Exploring Seville, Spain – Part 1 (Seville Cathedral)

From Mérida, we drove south to Seville. Seville is one of the great cities of Spain and for that matter, one of the great cities of Europe. Seville sits primarily on the eastern bank of the Guadalquivir River which is drains into the Atlantic, just 80 km (50 miles) to the south. It has been a port city for centuries. It is a large city, with about 1.5 million people living in the greater metropolitan area. In spite of its size, the main tourist sites can be visited comfortably over a couple days. We will divide our tour of Seville into three posts. This first one will cover the marvelous cathedral.
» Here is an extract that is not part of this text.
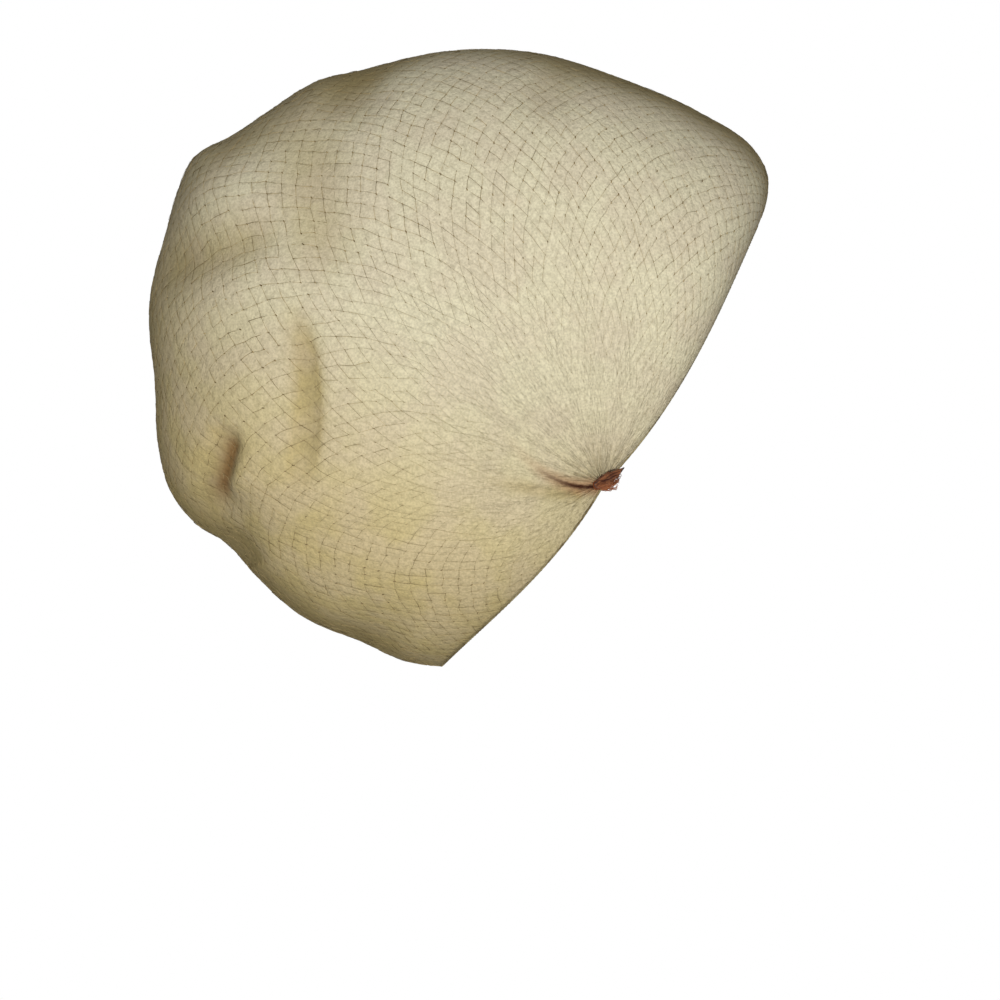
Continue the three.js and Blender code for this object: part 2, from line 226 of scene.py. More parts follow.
# The net: cells from front to nape and from ear to ear, and how irregular and thick its threads are
CELLS_ALONG = 64
FRONT_CELLS = 0.25
CELLS_ACROSS = 48
INSIDE = 0.999
KNOT_SHIFT = 0.08
KNOT_SIDES = 6
KNOT_LENGTH = 2.6
KNOT_HEIGHT = 0.8
KNOT_SIZES = (0.5, 1.2)
FRONT_THREAD = 0.75
FRONT_END = (0.2, 0.4)
THREAD_SIZES = (0.6, 1.15)
THREAD_STATIONS = 4
THREAD_SIDES = 4
THREAD_SLACK = 0.0007
THREAD_LIFT = 0.00011
WIDE_CELL = 0.006
NARROW_CELL = 0.0008
THINNEST = 0.05
WARP_HEIGHT = 0.008
WARP_WAVES = 14
WARP_POWER = 3
WARP_DRIFT = 1.3
WARP_DRIFT_RATE = 9

# The rim
RIM_STATIONS = 260
RIM_SIDES = 8
RIM_COVER = 0.06
RIM_LOOPS = 140
RIM_LOOP_STATIONS = 7
RIM_LOOP_WANDER = 0.3
RIM_LOOP_ARC = 0.75
RIM_LOOP_GAP = 0.3
RIM_LOOP_END = 0.97

# Sockets of a Mix node for colours, which share their names
MIX_FACTOR, MIX_FIRST, MIX_SECOND, MIX_RESULT = 0, 6, 7, 2

# Finishes: sizes and depths in metres, shares of a colour, and ranges of noise
CLOTH_ROUGHNESS = 0.9
THREAD_ROUGHNESS = 0.75
BUNCH_ROUGHNESS = 0.9
FLOOR_ROUGHNESS = 0.85
SPECULAR = 0.1
BUNCH_SHEEN = 0.1
SHEEN_ROUGHNESS = 0.6
NOISE_RANGE = (0.35, 0.65)
WIDE_RANGE = (0.3, 0.7)
FLECK_RANGE = (0.35, 0.75)
FIBRE_RANGE = (0.35, 0.7)
STROKE_RANGE = (0.52, 0.34)
FAR_PUFF_POWER = 0.5
PUFF_SHADE = 0.19
PUFF_SHADE_TOP = 0.08
PUFF_HEIGHT = 0.00016
PUFF_HEIGHT_TOP = 0.00012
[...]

Map of our car tour route. Seville is 193 km (120 miles) south of Merida.
Another beautiful evening in Seville along the Guadalquivir River, with the cathedral tower (La Giralda) in the distance (on the left) and the Torre del Oro on the bank of the river (upper right). Our apartment was on the west bank of the river (to the right of this photo), just about a 10 minute walk from the river and the old quarter of Seville.

Seville Cathedral

The Seville Cathedral is one of the great Gothic cathedrals in Europe, and in fact the largest in Europe. It was built on the site of a great mosque, of which the tower (La Giralda) and a courtyard (Patio de los Naranjos) are remnants. This is the where the tomb of Columbus is located. It is difficult to get a great exterior photo of this cathedral due to its size and somewhat cramped location in the old Jewish quarter (Santa Cruz) of Seville.

La Giralda (Bell Tower) dates back to 1198 and was part of the original mosque located here.
Tomb of Columbus in the Seville Cathedral – his coffin is held by representatives of the kingdoms of Castile, León, Aragón and Navarra.
A view of the La Giralda and the northwestern entrance of the Seville Cathedral, from the shady and cool Patio de los Naranjos.

Cathedral Rooftop Tour & La Giralda Tower

We took a tour of the Seville Cathedral rooftop (“Cubiertas”). We planned this tour in advance since tickets and tour times are limited and crowds can make for long lines. The tour was offered only in Spanish, but our tour guide was kind enough to give us a short summary in English after each stop. It was fun getting a more intimate experience with the cathedral than offered by just visiting the main hall. The rooftop tour was 20 Euro/person and the Cathedral & Tower entrance fees were 11 Euro/person as of March 2022. If I had to choose, I would just do the Cathedral & Tower, since the views are a bit better from the tower than the rooftop. The best European cathedral rooftops I have visited are Milan (Italy) and Chartres (France).

Unique views of the cathedral and its construction are provided on the rooftop tour.

The rooftop tour also included a short interior walk high above the main floor, for a view of the cathedral few people see.

La Giralda Tower

We also climbed La Giralda tower, dating from the 12th century. Rather than steps, there is a sloping ramp all the way to the top of the tower, making the ascent a bit easier.